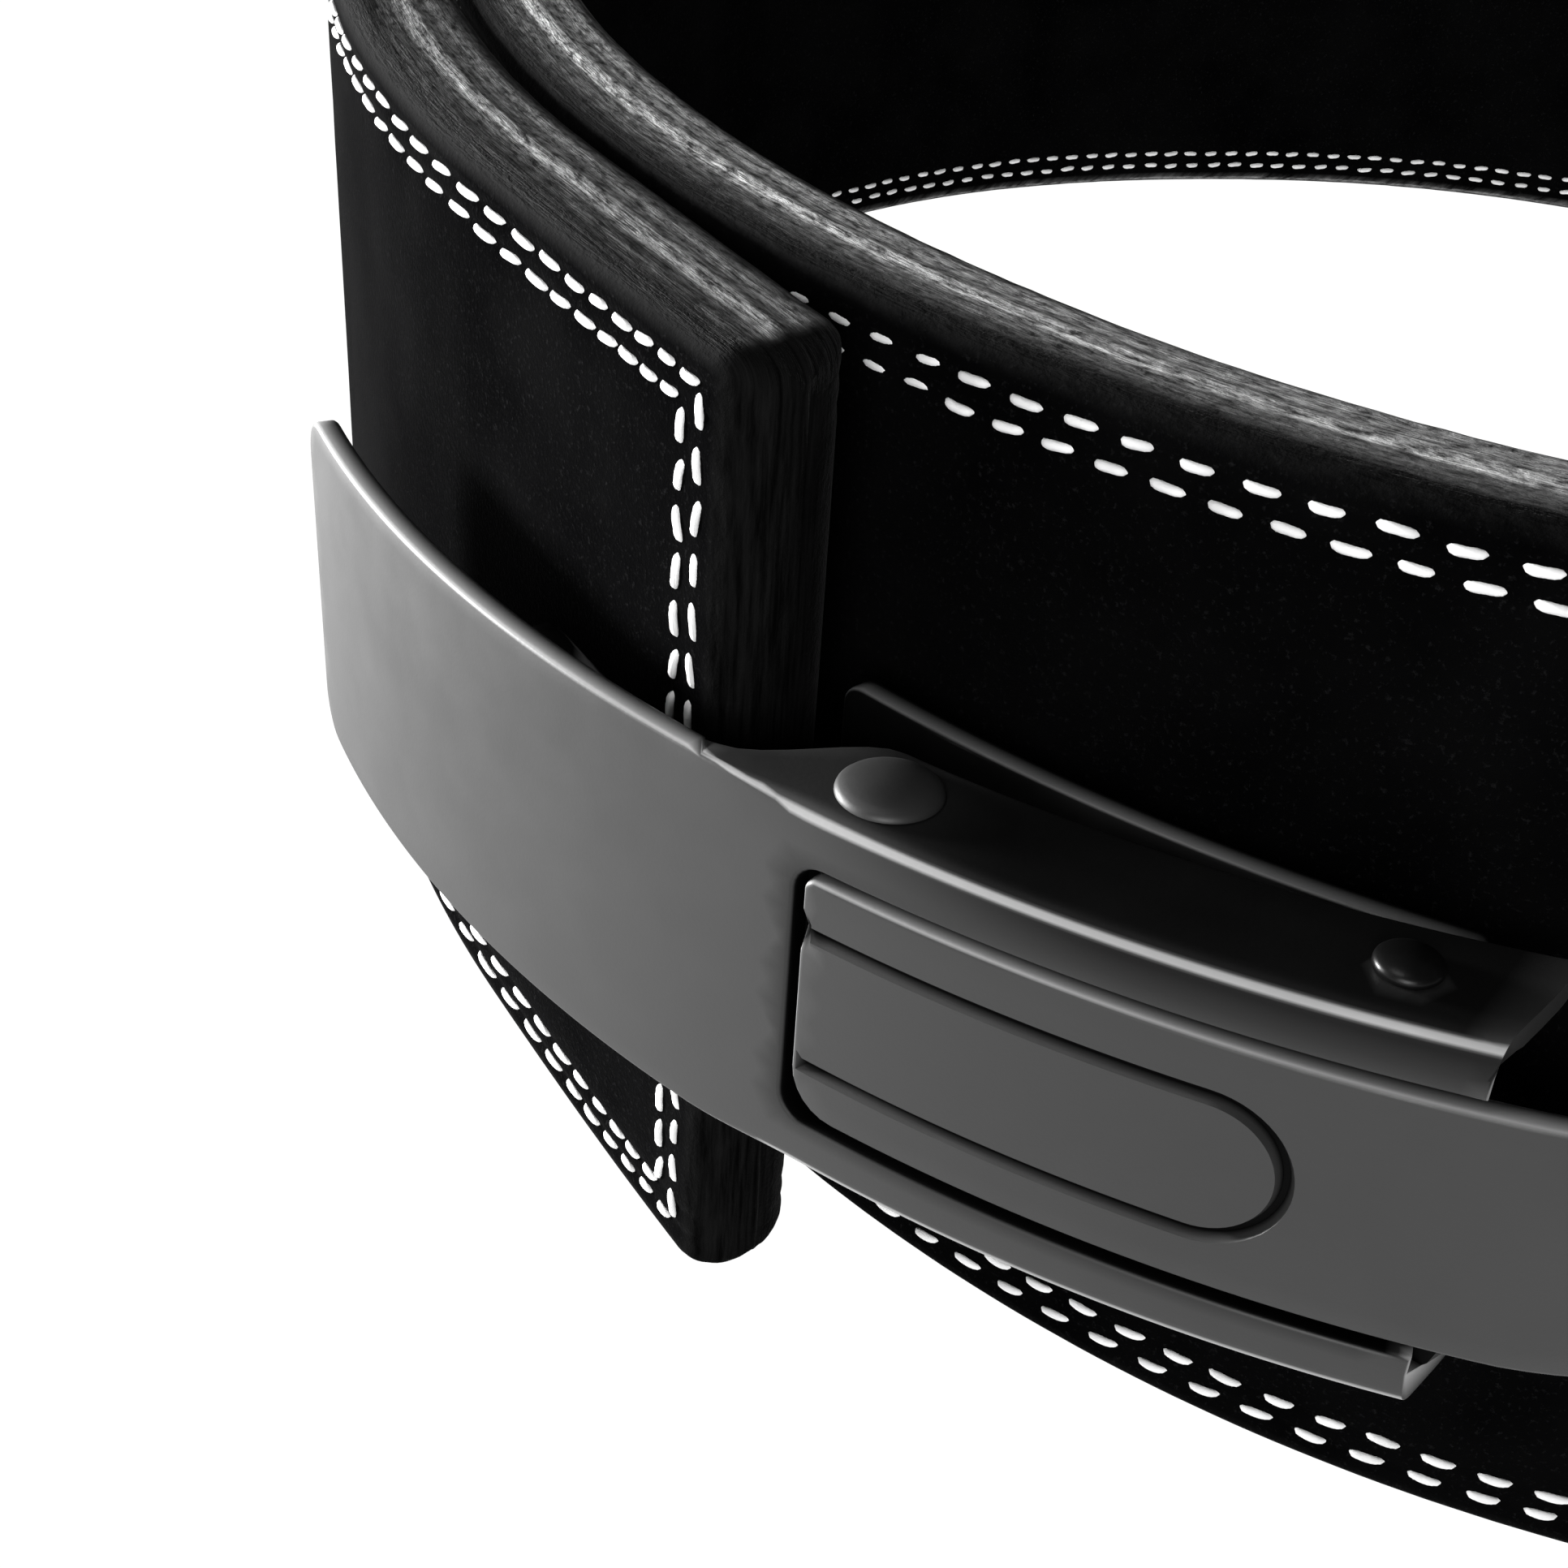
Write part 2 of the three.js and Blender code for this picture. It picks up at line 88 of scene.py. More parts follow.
# The stitching, in two rows round the strap's outline, on both faces
row_insets = (4.1, 6.7)
end_insets = (5.9, 8.4)
stitch_pitch = (4.85, 4.6)
stitch_length = 3.1
thread_width = 0.88
thread_height = 0.75
end_pitch = (0.62, 1.22)        # the pitch near the outer end, and a hand's width from it, as shares
end_stretch = 0.24
stitch_lean = 3.0              # degrees
long_row_sway = 6.0
end_row_sway = 14.0
pressed_in = 0.42
stitch_groove = 0.25

# The lever and its window
lever_radius = 156.0
lever_shift = -9.9
lever_height = 38.0
lever_reach = 78.4
lever_length = 141.6
lever_corner = 5.0
sheet = 2.4
lever_clearance = 2.35
window_length = 56.2
window_height = 26.8
window_corner = 2.6
flange_depth = 12.0
flange_ramp = 13.0
flange_start = 11.0
flange_lean = 0.49
flange_steps = 24              # points of each rim of the lever
bend_radius = 1.9
edge_radius = 0.5
painted_highlight_from = 0.15             # a highlight is painted on the bends between these depths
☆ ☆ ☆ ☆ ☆
> **Exercise**:
Give the listing again, word for word.

> **Completed exercise**:
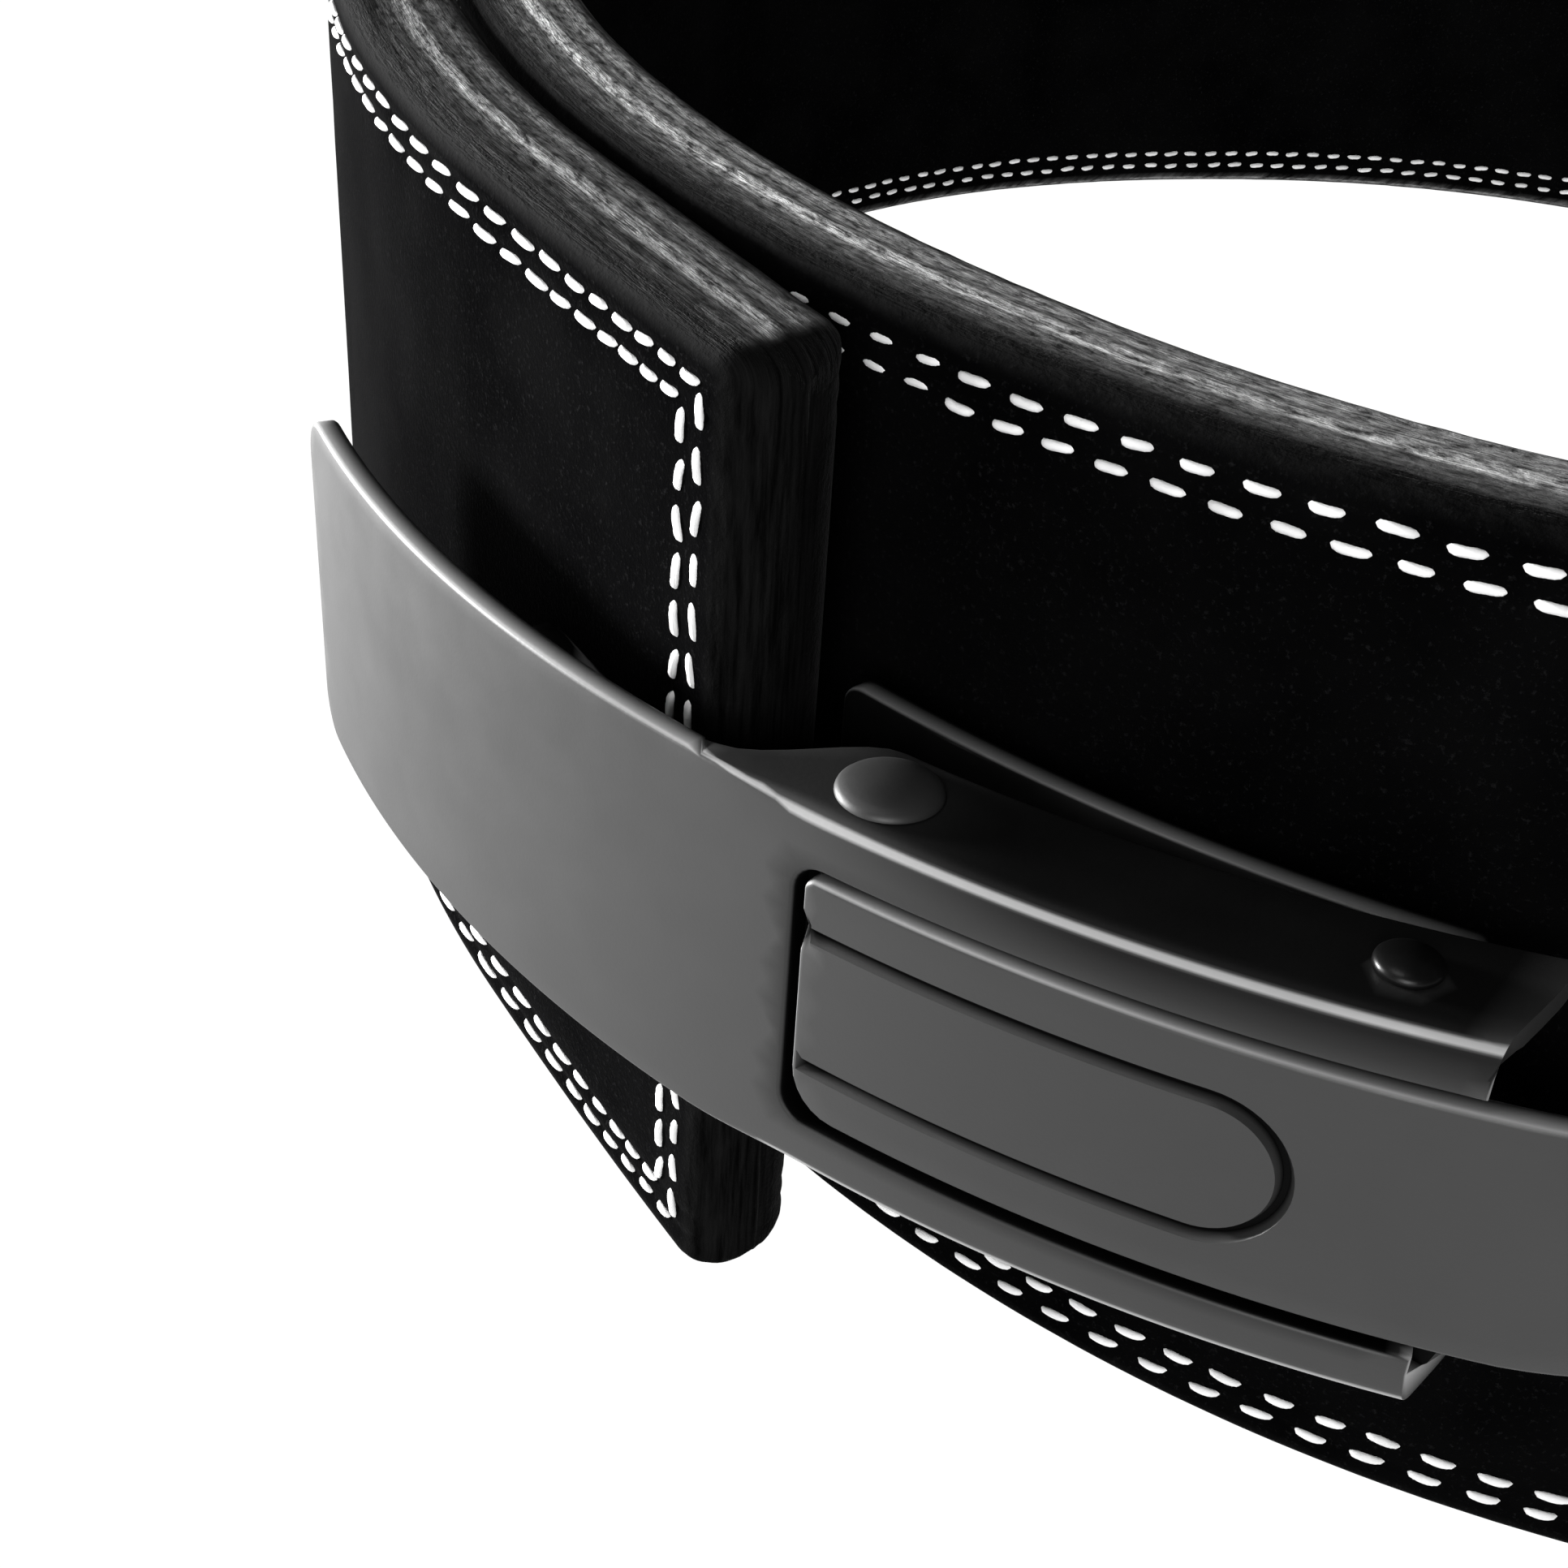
Write part 2 of the three.js and Blender code for this picture. It picks up at line 88 of scene.py. More parts follow.
# The stitching, in two rows round the strap's outline, on both faces
row_insets = (4.1, 6.7)
end_insets = (5.9, 8.4)
stitch_pitch = (4.85, 4.6)
stitch_length = 3.1
thread_width = 0.88
thread_height = 0.75
end_pitch = (0.62, 1.22)        # the pitch near the outer end, and a hand's width from it, as shares
end_stretch = 0.24
stitch_lean = 3.0              # degrees
long_row_sway = 6.0
end_row_sway = 14.0
pressed_in = 0.42
stitch_groove = 0.25

# The lever and its window
lever_radius = 156.0
lever_shift = -9.9
lever_height = 38.0
lever_reach = 78.4
lever_length = 141.6
lever_corner = 5.0
sheet = 2.4
lever_clearance = 2.35
window_length = 56.2
window_height = 26.8
window_corner = 2.6
flange_depth = 12.0
flange_ramp = 13.0
flange_start = 11.0
flange_lean = 0.49
flange_steps = 24              # points of each rim of the lever
bend_radius = 1.9
edge_radius = 0.5
painted_highlight_from = 0.15             # a highlight is painted on the bends between these depths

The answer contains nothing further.